The common practice in my profession of diagnosing clients to save them a few dollars is simply unethical. Clients usually have no inkling that there can be many long-term and serious ramifications of this decision to save literally a few dollars. In a divorce or lawsuit, will your previous treatment for "mental illness" be used against you? It has affected the outcome of custody and divorce litigation; it can keep you from a hunting license and may create fences between you and other goals seemingly unrelated to your short-term counseling long ago. How often have you read the account of some incident in the newspaper listing a subject's previous treatment for depression with medication as a salient fact?

It has affected the outcome of custody and divorce litigation; it can keep you from a hunting license and may create fences between you and other goals seemingly unrelated to your short-term counseling long ago.

The number of Americans, now estimated as one in five, diagnosed with a mental illness is to a great extent a result of this disease-izing of life. Getting through adolescence, adjusting to an empty nest, grieving a loved one, negotiating the ups and downs of marriage — these are not mental disorders. These are facts of life. By dishonorably folding these figures into the number of persons with real, persistent emotional troubles, the pharmaceutical and psychiatric industries inflate their importance while realistic and appropriate services are often unavailable for both the severely troubled and the getting-through-life clients.

In linking psychotherapy and counseling services to a mandatory diagnosis of mental illness, the leaders of the mental health professions have effectively stigmatized services which for years have facilitated insight and personal growth for countless persons. People are increasingly resistant to counseling because they perceive it to mean one is "mentally ill," which, indeed, it does, on paper, if one uses a health insurance program or community mental health center.

Seeking counseling does not constitute proof of mental illness. Responsible therapists, for example, routinely consult with other therapists, for professional advice as well as assistance in keeping our emotions from coloring our efforts to be helpful to clients. Is this is a mental disorder, or responsible professionalism?

Psychotherapy can be a godsend to persons struggling with life problems: overcoming abuse, bereavement, breaking bad habits. But the mandates of diagnosis are stern; bereavement, for example, may last only two months before the wise men and women of the American Psychiatric Association determine it is no longer grief but "a major depressive disorder," a mental illness. This says more about the emotional state of the deciding board members than it does about a husband of many years who has lost a beloved wife.

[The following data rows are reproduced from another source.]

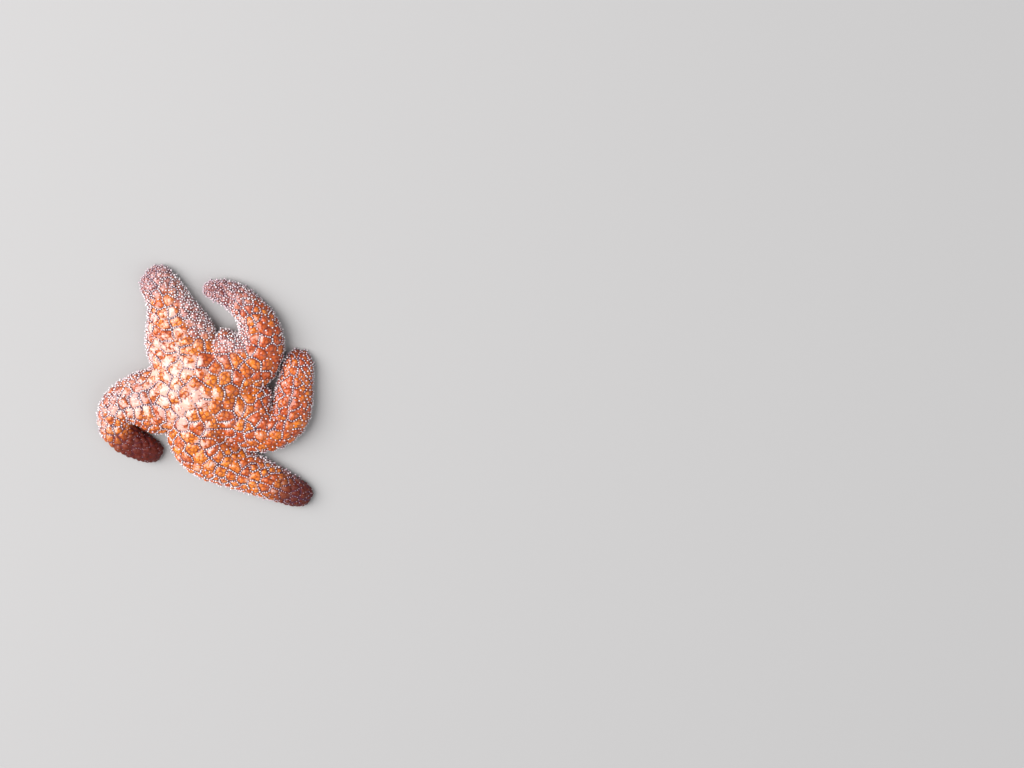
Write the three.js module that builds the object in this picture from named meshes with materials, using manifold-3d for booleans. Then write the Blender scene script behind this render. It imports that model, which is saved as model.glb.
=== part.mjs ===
// A live-size ochre sea star resting on a flat surface, in millimetres, +Z up.
// Five curled arms grow from a domed disc. Each arm is a loft along a bent midline
// and is divided into a few lengths. Valleys part the arms where their bases meet.
import * as THREE from 'three';
import { mergeVertices } from 'three/addons/utils/BufferGeometryUtils.js';
import Module from 'manifold-3d';

const wasm = await Module();
wasm.setup();

// Driving dimensions
const ARM_HEIGHT = 33;          // crest of an arm beside the disc
const TIP_HEIGHT = 0.38;        // crest beside the tip, as a share of ARM_HEIGHT
const HEIGHT_TAPER = 1.2;       // how late along the arm its height falls
const WIDTH_TAPER = 1.25;       // how late along the arm its width falls
const TIP_ROUND = 0.1;          // share of the arm that rounds off into the tip
const TIP_BLUNT = 0.34;         // size of the last section, as a share of the one before it rounds off
const MARGIN = 0.36;            // height of the widest line of a section, as a share of its height
const FLAT_FROM = 0.7;          // where the flat sole starts, as a share of the way under the arm
const GROOVE_SIDE = 0.31;       // half-width of the groove under an arm, as a share of the arm's
const GROOVE_DEPTH = 4.5;       // depth of that groove beside the disc
const TIGHTEST = 0.97;          // share of a bend's radius that the arm's inner side may fill
const PINCH = 5;                // how sharply a bend starts to pinch that side
const WEB_START = 8;            // the web beside an arm grows from here along its midline,
const WEB_FULL = 36;            // is full here,
const WEB_HOLD = 46;            // and narrows from here to where it runs out

// The skin is quilted: it rises over each cell of the net of spines and sinks beside it.
const QUILT = 0.8;              // how far it rises and how far it sinks
const QUILT_START = 29;         // an arm's quilting starts here along its midline
const QUILT_FULL = 36;          // and is full here
const QUILT_EDGE = 6;           // the last corner of a section that is quilted, counted from the crest
// Rings of cells on the disc: distance from its middle, number of cells, direction of the first
const DISC_CELLS = [[9.5, 5, 18], [19.5, 10, 6], [29, 15, 6]];

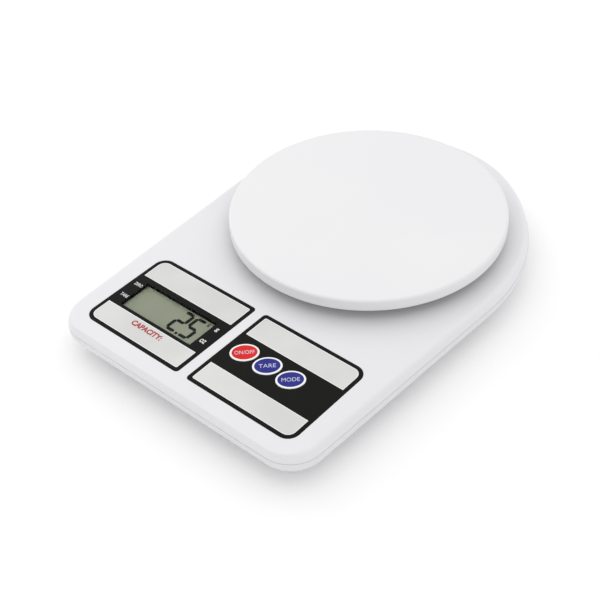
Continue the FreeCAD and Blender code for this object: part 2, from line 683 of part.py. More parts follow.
def make_load_cell():
    """Aluminium bending beam with a double-eye cut-out, its potting, screws and stop."""
    body = new_body("CellBody")
    sketch = sketch_on(body, "CellOutline", offset=cell_bottom)
    rectangle(sketch, (middle_x, platter_y), (size.cell_width, size.cell_length))
    doc.recompute()
    pad(body, "CellBar", sketch, size.cell_height)
    middle_z = cell_bottom + size.cell_height / 2
    eyes = [rod_along_x("CellEye", (-size.cell_width, platter_y + side * size.cell_eye_spacing / 2, middle_z),
                        size.cell_eye_radius, 2 * size.cell_width) for side in (-1, 1)]
    eyes.append(block("CellSlot", (middle_x, platter_y), middle_z - size.cell_slot_height / 2,
                      (2 * size.cell_width, size.cell_eye_spacing, size.cell_slot_height)))
    holes = [rod("CellThread", spot, cell_bottom - OVERRUN, size.cell_screw_radius + size.screw_gap,
                 size.cell_height + 2 * OVERRUN) for spot in fixed_screws + free_screws]
    keep("load_cell", cut("LoadCell", body, eyes + holes))
    keep("gauge_potting", block("GaugePotting", (middle_x, platter_y), cell_top,
                                (size.cell_width - 2 * size.potting_margin,
                                 size.cell_eye_spacing + 2 * size.potting_reach, size.potting_thickness)))
    screws = [screw("CellScrew", spot, cell_head_top - size.cell_head_height, size.cell_head_radius,
                    size.cell_head_height, size.cell_screw_radius, cell_top - size.cell_tip_gap - cell_head_top)
              for spot in fixed_screws]
    keep("load_cell_screws", fuse("CellScrews", screws))
    stop_bottom = cell_bottom - size.overload_gap - size.stop_height
    keep("overload_stop", rod("OverloadStop", (middle_x, free_end_y), stop_bottom, size.stop_radius,
                              size.stop_height))


def make_holder():
    """Round holder plate on a post that stands on the free end of the load cell."""
    plate = rod("HolderPlate", (middle_x, platter_y), holder_under, size.holder_radius, size.holder_thickness)
    post = block("HolderPost", (middle_x, free_end_y), cell_top,
                 (size.post_width, size.post_length, holder_top - cell_top))
    removed = [rod("HolderHole", spot, cell_top - OVERRUN, size.cell_screw_radius + size.running_gap,
                   holder_top - cell_top + 2 * OVERRUN) for spot in free_screws]
    removed += [rod("HolderBore", spot, holder_head_seat, size.cell_head_radius + size.bore_gap,
                    holder_top - holder_head_seat + OVERRUN) for spot in free_screws]
    removed += [rod("PlatterHole", spot, holder_under - OVERRUN, size.platter_screw_radius + size.running_gap,
                    size.holder_thickness + 2 * OVERRUN) for spot in platter_screws]
    keep("platter_holder", cut("Holder", fuse("HolderSolid", [plate, post]), removed))
    screws = [screw("HolderScrew", spot, holder_head_seat, size.cell_head_radius, size.cell_head_height,
                    size.cell_screw_radius, holder_head_seat - cell_top + size.holder_screw_grip, down=True)
              for spot in free_screws]
    keep("holder_screws", fuse("HolderScrews", screws))
    screws = [screw("PlatterScrew", spot, holder_under - size.platter_head_height, size.platter_head_radius,
                    size.platter_head_height, size.platter_screw_radius,
                    size.holder_thickness + size.holder_drop - size.platter_tip_gap) for spot in platter_screws]
    keep("platter_screws", fuse("PlatterScrews", screws))


def make_platter():
    """Shallow round tray turned upside down, with a ring rib and four screw bosses."""
    body = new_body("PlatterBody")
    sketch = sketch_on(body, "PlatterSection", "XZ_Plane", offset=-platter_y)
    inner = size.platter_radius - size.platter_wall
    ring_out = size.rib_ring_radius + size.rib_width
    rib_bottom = plate_under - size.rib_depth
    polygon(sketch, ((middle_x, plate_under), (size.rib_ring_radius, plate_under),
                     (size.rib_ring_radius, rib_bottom), (ring_out, rib_bottom), (ring_out, plate_under),
                     (inner, plate_under), (inner, rim_bottom), (size.platter_radius, rim_bottom),
                     (size.platter_radius, platter_top), (middle_x, platter_top)))
    doc.recompute()
    turned = body.newObject("PartDesign::Revolution", "PlatterTurned")
    turned.Profile = sketch
    turned.ReferenceAxis = (sketch, ["V_Axis"])
    turned.Angle = 360
    doc.recompute()
    top = platter_top.number
    rim = size.platter_radius.number

    def outer_circle(edge):
        return isinstance(edge.Curve, Part.Circle) and abs(edge.Curve.Radius - rim) < 0.01

    edge_top = round_edges(body, "PlatterTopEdge", turned,
                           lambda edge: outer_circle(edge) and abs(edge.Curve.Center.z - top) < 0.01,
                           size.platter_edge_radius)
    round_edges(body, "PlatterRimEdge", edge_top,
                lambda edge: outer_circle(edge) and abs(edge.Curve.Center.z - rim_bottom.number) < 0.01,
                size.rim_edge_radius)
    bosses = [rod("PlatterBoss", spot, holder_top, size.platter_boss_radius, size.holder_drop + JOIN_DEPTH)
              for spot in platter_screws]
    pilot = size.holder_drop - size.platter_tip_gap + size.running_gap + OVERRUN
    holes = [rod("PlatterPilot", spot, holder_top - OVERRUN, size.platter_screw_radius + size.screw_gap, pilot)
             for spot in platter_screws]
    keep("platter", cut("Platter", fuse("PlatterSolid", [body] + bosses), holes))


# ---------- battery bay ----------

def make_batteries():
    """Two cells laid head to tail, with a contact plate and a spring for each."""
    half = bay_length / 2
    nub_tip = half - size.contact_thickness
    barrel = size.battery_length - size.battery_nub
    tall = 2 * (size.battery_radius - size.contact_inset)
    plate = (size.contact_thickness, tall, tall)
    plate_x = half - size.contact_thickness / 2
    plates, springs = [], []
    for index, side in enumerate((-1, 1)):
        y = bay_y + side * battery_pitch / 2
        if side > 0:
            barrel_x, nub_x = nub_tip - size.battery_length, nub_tip - size.battery_nub
        else:
            barrel_x, nub_x = size.battery_nub - nub_tip, -nub_tip
        pieces = [rod_along_x("Barrel", (barrel_x, y, battery_z), size.battery_radius, barrel),
                  rod_along_x("Nub", (nub_x, y, battery_z), size.battery_nub_radius, size.battery_nub)]
        keep(f"battery_{index + 1}", fuse(f"Battery{index + 1}", pieces))
        plates.append(block("PlusPlate", (side * plate_x, y), battery_z - tall / 2, plate))
        springs.append(block("MinusPlate", (-side * plate_x, y), battery_z - tall / 2, plate))
        springs.append(make_spring(f"Coil{index + 1}", -side, y))
    keep("battery_contacts", fuse("BatteryContacts", plates))
    keep("battery_springs", fuse("BatterySprings", springs))


def make_spring(name, side, y):
    """Coil spring from the bay's end plate to the flat end of a cell."""
    wire = size.spring_wire_radius.number
    start = bay_length.number / 2 - size.contact_thickness.number
    length = size.battery_spring_length.number - 2 * wire
    helix = Part.makeHelix(length / SPRING_TURNS, length, size.battery_radius.number - size.spring_inset.number)
    mouth = helix.Vertexes[0].Point
    ring = Part.Wire(Part.makeCircle(wire, mouth, Vector(0, 1, 0)))
    coil = Part.Wire(helix.Edges).makePipeShell([ring], True, True)
    item = doc.addObject("Part::Feature", name)
    item.Shape = coil
    turn = FreeCAD.Rotation(Vector(0, 1, 0), -90 * side)
    place_at = Vector(side * (start - wire + size.spring_bite.number), y.number, battery_z.number)
    item.Placement = FreeCAD.Placement(place_at, turn)
    return item


def make_door():
    """Battery door with two hooks on its front edge and a latch tongue on its rear edge."""
    thickness = size.floor_wall - size.door_inner_gap
    inner_face = size.floor_height + thickness
    tab_bottom = floor_top + size.tab_lift
    tab_rear = door_front + size.hook_setback
    tab_front = door_front - size.door_tab_length
    pieces = [block("DoorPlate", (middle_x, bay_y), size.floor_height, (door_length, door_depth, thickness))]
    for x, y in both_sides(hook_x, (tab_front + tab_rear) / 2):
        foot_sides = (size.door_tab_width, size.hook_thickness, tab_bottom + size.tab_thickness - inner_face)
        pieces.append(block("HookFoot", (x, tab_rear - size.hook_thickness / 2), inner_face, foot_sides))
        tab_sides = (size.door_tab_width, tab_rear - tab_front, size.tab_thickness)
        pieces.append(block("HookTab", (x, y), tab_bottom, tab_sides))
    tongue_front = door_rear - JOIN_DEPTH
    tongue_rear = door_rear + size.latch_reach
    tongue_bottom = size.floor_height + size.latch_lift
    tongue_top = inner_face - size.latch_inner_gap
    tongue_sides = (size.latch_width, tongue_rear - tongue_front, tongue_top - tongue_bottom)
    pieces.append(block("LatchTongue", (middle_x, (tongue_front + tongue_rear) / 2), tongue_bottom,
                        tongue_sides))
    keep("battery_door", fuse("BatteryDoor", pieces))


# ---------- feet and case screws ----------

def make_feet():
    """Four soft feet seated in shallow recesses."""
    for name, spot in feet.items():
        keep(f"foot_{name}", rod(f"Foot_{name}", spot, 0, size.foot_radius,
                                 size.floor_height + size.foot_recess))


def make_case_screws():
    """Screws that hold the lid to the tray."""
    screws = [screw("CaseScrew", spot, case_head_top - size.case_head_height, size.case_head_radius,
                    size.case_head_height, size.case_screw_radius,
                    size.case_boss_split + size.case_screw_grip - case_head_top) for spot in case_screws]
    keep("case_screws", fuse("CaseScrews", screws))


make_lower_shell()
make_upper_shell()
make_labels()
make_keys()
make_electronics()
make_load_cell()
make_holder()
make_platter()
make_batteries()
make_door()
make_feet()
make_case_screws()
doc.recompute()

for item in doc.Objects:
    if "Invalid" in item.State or "Error" in item.State:
        raise RuntimeError(f"{item.Name} failed: {item.State}")
for node, item in nodes.items():
    if item.Shape.isNull() or not item.Shape.isValid():
        raise RuntimeError(f"{node} has no valid shape")

os.makedirs("parts", exist_ok=True)
for node, item in nodes.items():
    item.Shape.exportStep(f"parts/{node}.step")
    box = item.Shape.BoundBox
    print(f"{node:18} solids {len(item.Shape.Solids)}  volume {item.Shape.Volume:10.1f}  "
          f"z {box.ZMin:6.2f} to {box.ZMax:6.2f}")
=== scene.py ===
import math
import bmesh
import bpy
from mathutils import Matrix, Vector


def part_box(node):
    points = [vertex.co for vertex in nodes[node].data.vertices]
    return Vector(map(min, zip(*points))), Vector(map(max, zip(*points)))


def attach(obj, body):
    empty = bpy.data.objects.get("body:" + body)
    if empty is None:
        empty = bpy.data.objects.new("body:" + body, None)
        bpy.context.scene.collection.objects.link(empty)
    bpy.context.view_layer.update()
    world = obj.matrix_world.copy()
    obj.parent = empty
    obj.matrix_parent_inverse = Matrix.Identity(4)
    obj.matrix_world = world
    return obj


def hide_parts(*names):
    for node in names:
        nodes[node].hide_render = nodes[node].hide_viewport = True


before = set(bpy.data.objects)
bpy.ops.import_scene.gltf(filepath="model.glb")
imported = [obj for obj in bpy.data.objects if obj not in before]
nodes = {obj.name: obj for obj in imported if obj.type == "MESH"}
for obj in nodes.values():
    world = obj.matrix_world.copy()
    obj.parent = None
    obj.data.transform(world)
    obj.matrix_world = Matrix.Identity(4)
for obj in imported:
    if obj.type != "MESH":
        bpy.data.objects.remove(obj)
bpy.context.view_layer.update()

scene = bpy.context.scene
MM = 0.001


# ---------- Studio: pale floor, broad soft light, camera before the keypad corner ----------
# A white table under one large softbox, a small one at the left and a white room, so that the
# white case reads by its own gentle shading and leaves a soft shadow round its foot.


def box_of(node):
    """Lowest and highest corner of a CAD node, in millimetres."""
    return [Vector(corner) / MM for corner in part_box(node)]


PLATTER_LOW, PLATTER_HIGH = box_of("platter")
PLATTER_MIDDLE = (PLATTER_LOW + PLATTER_HIGH) / 2
PLATTER_TOP = PLATTER_HIGH.z
CAMERA_AZIMUTH = math.radians(42.68)
CAMERA_ELEVATION = math.radians(41.75)
CAMERA_ROLL = math.radians(-2.97)
CAMERA_DISTANCE = 604.9
CAMERA_LENS_MM = 75.35
CAMERA_AIM = Vector((PLATTER_MIDDLE.x + 19.07, PLATTER_MIDDLE.y - 76.72, PLATTER_TOP))
FLOOR_SIDE_M = 12
ROOM_LIGHT = 0.88

camera_data = bpy.data.cameras.new("camera")
camera_data.lens = CAMERA_LENS_MM
camera_data.sensor_width = 36
camera = bpy.data.objects.new("camera", camera_data)
scene.collection.objects.link(camera)
level = math.cos(CAMERA_ELEVATION)
away = Vector((math.sin(CAMERA_AZIMUTH) * level, -math.cos(CAMERA_AZIMUTH) * level,
               math.sin(CAMERA_ELEVATION)))
camera.location = (CAMERA_AIM + away * CAMERA_DISTANCE) * MM
aim_turn = (-away).to_track_quat("-Z", "Y").to_matrix()
camera.rotation_euler = (aim_turn @ Matrix.Rotation(CAMERA_ROLL, 3, "Z")).to_euler()
scene.camera = camera


def add_lamp(name, place, target, size_m, watts):
    """Square soft lamp at place, turned towards target."""
    data = bpy.data.lights.new(name, "AREA")
    data.size = size_m
    data.energy = watts
    lamp = bpy.data.objects.new(name, data)
    lamp.location = place
    lamp.rotation_euler = (Vector(target) - Vector(place)).to_track_quat("-Z", "Y").to_euler()
    scene.collection.objects.link(lamp)


add_lamp("overhead_softbox", place=(-0.15, 0.25, 1.1), target=(0, 0, 0), size_m=2.0, watts=4.1)
add_lamp("left_softbox", place=(-0.9, 0, 0.5), target=(0, 0, 0.02), size_m=0.8, watts=1.0)

world = bpy.data.worlds.new("white_room")
scene.world = world
world.use_nodes = True
world.node_tree.nodes["Background"].inputs["Color"].default_value = (1, 1, 1, 1)
world.node_tree.nodes["Background"].inputs["Strength"].default_value = ROOM_LIGHT
scene.view_settings.view_transform = "Standard"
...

If a person pays a health insurance premium so that his or her money can be pooled with the funds of thousands of others to pay for services, those services should be rendered accurately, rather than manipulated based on the ethics of the particular professional.

If the current debate on parity in mental health services can include honest public dialogue about the widespread misuse of diagnostic categories as well as the benefits of psychotherapy and caring support in times of emotional pain, it would be a useful process. But it does not. Instead, the medical, pharmaceutical, and insurance industries continue to misrepresent the reality of mental health services to the public.